▶ Goal
Quote only the lines from the top of the listing below down to and including the line with "const firstSeed = 101;".

▶ Information shown

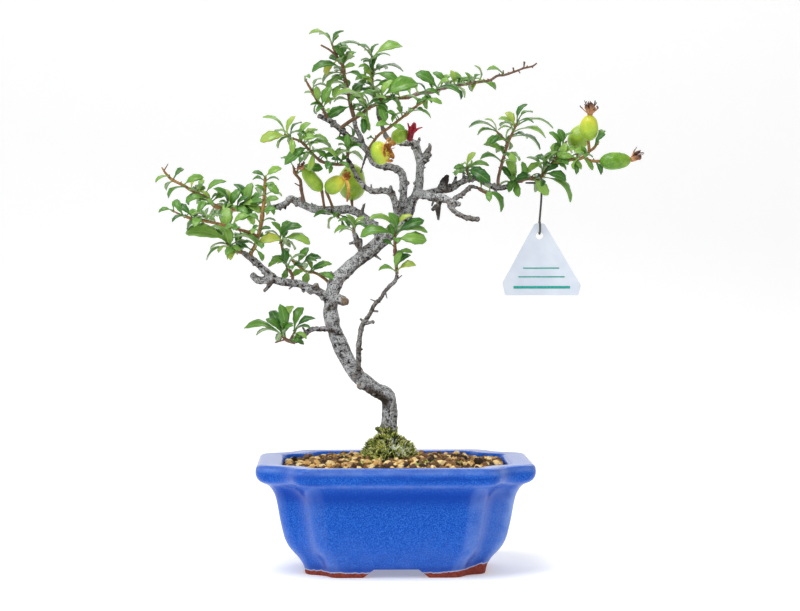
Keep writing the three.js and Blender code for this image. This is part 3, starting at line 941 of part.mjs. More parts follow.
/** Bare hang tag: a thin plate, wide at the bottom, with its hole. */
function tagSolid() {
  const corner = ([x, z]) => {
    const [across, , up] = place([x, tagPlane, z]);
    return new THREE.Vector2(across, up);
  };
  const shape = new THREE.Shape(tagOutline.map(corner));
  const hole = new THREE.Path();
  const middle = corner(tagHole);
  hole.absarc(middle.x, middle.y, tagHoleRadius, 0, 2 * Math.PI, false);
  shape.holes.push(hole);
  const plate = { depth: tagThickness, bevelEnabled: false, curveSegments: 5 };
  const geometry = new THREE.ExtrudeGeometry(shape, plate);
  geometry.rotateX(Math.PI / 2);
  geometry.translate(0, tagPlane * depthStep + tagThickness / 2, 0);
  return solidOfGeometry(geometry);
}

/** Volume that two solids share. */
function sharedVolume(a, b) {
  const boxA = a.boundingBox();
  const boxB = b.boundingBox();
  const apart = [0, 1, 2].some((k) => boxA.min[k] > boxB.max[k] || boxB.min[k] > boxA.max[k]);
  return apart ? 0 : a.intersect(b).volume();
}

/** Whether a solid touches any of several others. */
const touchesAny = (solid, others) => others.some((other) => sharedVolume(solid, other) > 1e-4);

// Search for a leaf's bend: tries, crossing allowed with leaves of its own spray (mm3), room to others
const bendSteps = 20;
const crossingAllowed = 0.02;
const leafClearance = 0.25;
const stemSides = 4;
const firstSeed = 101;

const glaze = { color: 0x2f5fc8, roughness: 0.25, metalness: 0 };
const soilFinish = { color: 0x9a7448, roughness: 0.95, metalness: 0 };
const mossFinish = { color: 0x6e8b2a, roughness: 1, metalness: 0 };
const bark = { color: 0x9d968e, roughness: 0.9, metalness: 0 };
const leaf = { color: 0x4f8f35, roughness: 0.5, metalness: 0 };
const fruitSkin = { color: 0xa6c81e, roughness: 0.4, metalness: 0 };
const driedPetal = { color: 0x8a5a3a, roughness: 0.9, metalness: 0 };
const crimsonPetal = { color: 0xa01830, roughness: 0.8, metalness: 0 };
const tagPlastic = { color: 0xe4e6ee, roughness: 0.35, metalness: 0 };
const wireCoat = { color: 0x4a4644, roughness: 0.6, metalness: 0 };
const netPlastic = { color: 0x20242a, roughness: 0.7, metalness: 0 };

const bonsai = new THREE.Group();
const placed = [];

/** Adds a finished solid to the group as a named mesh. */
function addPiece(name, solid, finish) {
  const mesh = solid.getMesh();
  const geometry = new THREE.BufferGeometry();
  geometry.setAttribute('position', new THREE.BufferAttribute(Float32Array.from(mesh.vertProperties), 3));
  geometry.setIndex(new THREE.BufferAttribute(Uint32Array.from(mesh.triVerts), 1));
  geometry.computeVertexNormals();
  const piece = new THREE.Mesh(geometry, new THREE.MeshStandardMaterial(finish));
  piece.name = name;
  bonsai.add(piece);
  placed.push(solid);
}

const woodSolid = (swell) => join(wood.map(([sides, route]) => limb(route.map(place), sides, swell)));
const trunk = woodSolid(0);
const trunkRoom = woodSolid(clearance);

addPiece('pot', pot(), glaze);
addPiece('drain_net_left', drainNet(-drainOffset), netPlastic);
addPiece('drain_net_right', drainNet(drainOffset), netPlastic);
addPiece('soil', mainBody(soilBody().subtract(trunkRoom)), soilFinish);
addPiece('moss', mainBody(mossDome().subtract(trunkRoom)), mossFinish);
addPiece('trunk', mainBody(trunk), bark);
addPiece('tag', tagSolid(), tagPlastic);
addPiece('tag_tie', tieSolid(), wireCoat);

const rooms = [trunkRoom, tieSolid(clearance)];
for (const [name, plan] of Object.entries(fruits)) {
  addPiece(name, mainBody(fruitSolid(plan).subtract(join(rooms))), fruitSkin);
  rooms.push(fruitSolid(plan, clearance));
}
for (const [name, plan] of Object.entries(driedFlowers)) {
  const flower = mainBody(driedFlower(plan).subtract(join(rooms)));
  addPiece(name, flower, name === 'flower_crimson' ? crimsonPetal : driedPetal);
  rooms.push(flower);
}

/** Bend of a leaf that stays clear of other pieces and crosses the leaves of its own spray least. */
function settledLeaf(plan, siblings, others) {
  let best = null;
  for (let step = 0; step < bendSteps; step += 1) {
    if (touchesAny(leafSolid(plan, step, leafClearance), others)) continue;
    const blade = leafSolid(plan, step);
    const crossing = siblings.reduce((sum, other) => sum + sharedVolume(blade, other), 0);
    if (best === null || crossing < best.crossing) best = { crossing, blade };
    if (crossing < crossingAllowed) break;
  }
  return best === null ? null : best.blade;
}

const sprayList = Object.entries(sprays);
const stemBodies = sprayList.map(([, spray]) => {
  const stems = join(spray.stems.map((stem) => limb(stem.map(place), stemSides)));
  const body = mainBody(stems.subtract(join(rooms)));
  rooms.push(join(spray.stems.map((stem) => limb(stem.map(place), stemSides, clearance))));
  return body;
});
sprayList.forEach(([name, spray], index) => {
  const others = [...placed, ...stemBodies.slice(index + 1)];
  const leaves = [];
  for (const plan of leafPlans(spray, firstSeed + index)) {
    const blade = settledLeaf(plan, leaves, others);
    if (blade !== null) leaves.push(blade);
  }
  addPiece(name, mainBody(join([stemBodies[index], ...leaves])), leaf);
});

// The origin lies below the middle of the plant's box
const box = new THREE.Box3().setFromObject(bonsai);
bonsai.position.set(-(box.min.x + box.max.x) / 2, -(box.min.y + box.max.y) / 2, -box.min.z);

export default bonsai;
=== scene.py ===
"""Flowering quince bonsai in a glazed pot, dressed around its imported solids.

Lengths in the tables are millimetres. The plant's points are listed as they line up seen from the
front, with their depth in steps behind the pot's middle, and placed() gives their real place.
"""

import logging
import math
from collections.abc import Iterable, Iterator, Sequence
from dataclasses import dataclass, field, replace
from enum import Enum

import bpy
import numpy as np
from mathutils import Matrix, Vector


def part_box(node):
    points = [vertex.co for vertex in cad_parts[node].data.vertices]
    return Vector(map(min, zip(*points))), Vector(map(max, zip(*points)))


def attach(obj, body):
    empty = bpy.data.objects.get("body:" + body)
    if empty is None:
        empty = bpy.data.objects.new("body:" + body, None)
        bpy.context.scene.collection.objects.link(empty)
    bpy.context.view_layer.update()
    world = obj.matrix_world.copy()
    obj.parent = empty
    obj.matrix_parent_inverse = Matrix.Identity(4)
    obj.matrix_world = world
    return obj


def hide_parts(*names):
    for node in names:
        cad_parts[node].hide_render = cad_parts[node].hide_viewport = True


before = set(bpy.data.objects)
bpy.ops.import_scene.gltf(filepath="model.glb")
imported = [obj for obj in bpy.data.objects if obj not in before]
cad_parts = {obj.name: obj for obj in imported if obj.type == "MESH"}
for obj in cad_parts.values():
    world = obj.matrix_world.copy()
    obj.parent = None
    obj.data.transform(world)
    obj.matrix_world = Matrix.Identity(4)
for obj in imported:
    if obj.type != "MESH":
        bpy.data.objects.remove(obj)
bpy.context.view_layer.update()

log = logging.getLogger("bonsai")

Array = np.ndarray
Point = Sequence[float]
Rows = Sequence[Point]
Socket = bpy.types.NodeSocket
Tree = bpy.types.NodeTree
Inputs = dict[str | int, object]

MM = 0.001
DEPTH_STEP = 1.8
VIEW_DISTANCE = 1300.0
VIEW_HEIGHT = 188.0
VIEW_ASIDE = 0.026

pot_low, pot_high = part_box("pot")
ORIGIN = np.array([(pot_low.x + pot_high.x) / 2, (pot_low.y + pot_high.y) / 2, 0.0]) / MM


@dataclass(frozen=True)
class Spray:
    """Leafy twig.

    Stems and thorns are rows of x, depth steps, z and radius. A leaf is its root's x and z, its tip's x
    and z, and how far the tip lies behind the root. A tuft of small extra leaves is x, z, their number,
    their aim as x, y, z, and their length. A number of small leaves stands round the leafy share of the
    main stem. Bark runs from 0, old and grey, to 1, orange-brown. Tones are those of single leaves that
    stand out, by their place in the list, from 0, dark green, to 1, yellow-green.
    """

    stems: Sequence[Rows]
    leaves: Rows
    tufts: Rows = ()
    thorns: Sequence[Rows] = ()
    small: int = 0
    leafy: float = 1.0
    young: float = 0.45
    tones: dict[int, float] = field(default_factory=dict)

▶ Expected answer
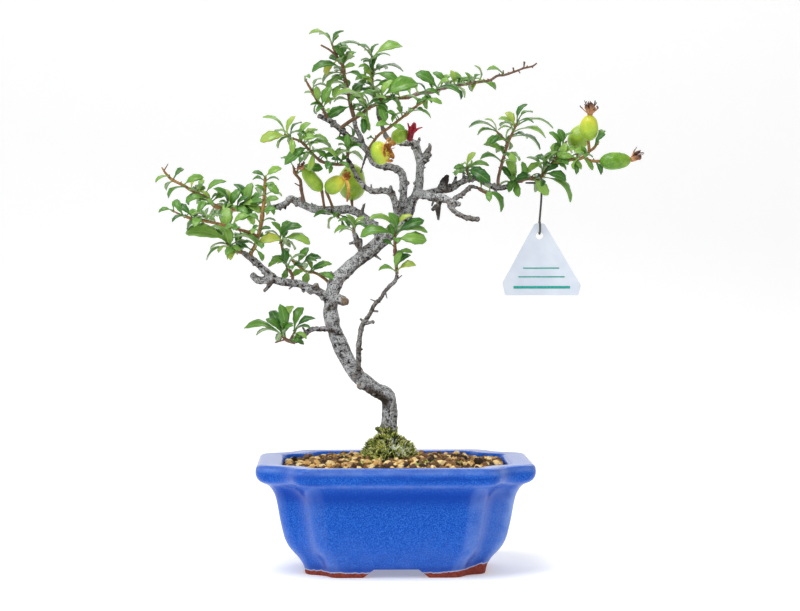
Keep writing the three.js and Blender code for this image. This is part 3, starting at line 941 of part.mjs. More parts follow.
/** Bare hang tag: a thin plate, wide at the bottom, with its hole. */
function tagSolid() {
  const corner = ([x, z]) => {
    const [across, , up] = place([x, tagPlane, z]);
    return new THREE.Vector2(across, up);
  };
  const shape = new THREE.Shape(tagOutline.map(corner));
  const hole = new THREE.Path();
  const middle = corner(tagHole);
  hole.absarc(middle.x, middle.y, tagHoleRadius, 0, 2 * Math.PI, false);
  shape.holes.push(hole);
  const plate = { depth: tagThickness, bevelEnabled: false, curveSegments: 5 };
  const geometry = new THREE.ExtrudeGeometry(shape, plate);
  geometry.rotateX(Math.PI / 2);
  geometry.translate(0, tagPlane * depthStep + tagThickness / 2, 0);
  return solidOfGeometry(geometry);
}

/** Volume that two solids share. */
function sharedVolume(a, b) {
  const boxA = a.boundingBox();
  const boxB = b.boundingBox();
  const apart = [0, 1, 2].some((k) => boxA.min[k] > boxB.max[k] || boxB.min[k] > boxA.max[k]);
  return apart ? 0 : a.intersect(b).volume();
}

/** Whether a solid touches any of several others. */
const touchesAny = (solid, others) => others.some((other) => sharedVolume(solid, other) > 1e-4);

// Search for a leaf's bend: tries, crossing allowed with leaves of its own spray (mm3), room to others
const bendSteps = 20;
const crossingAllowed = 0.02;
const leafClearance = 0.25;
const stemSides = 4;
const firstSeed = 101;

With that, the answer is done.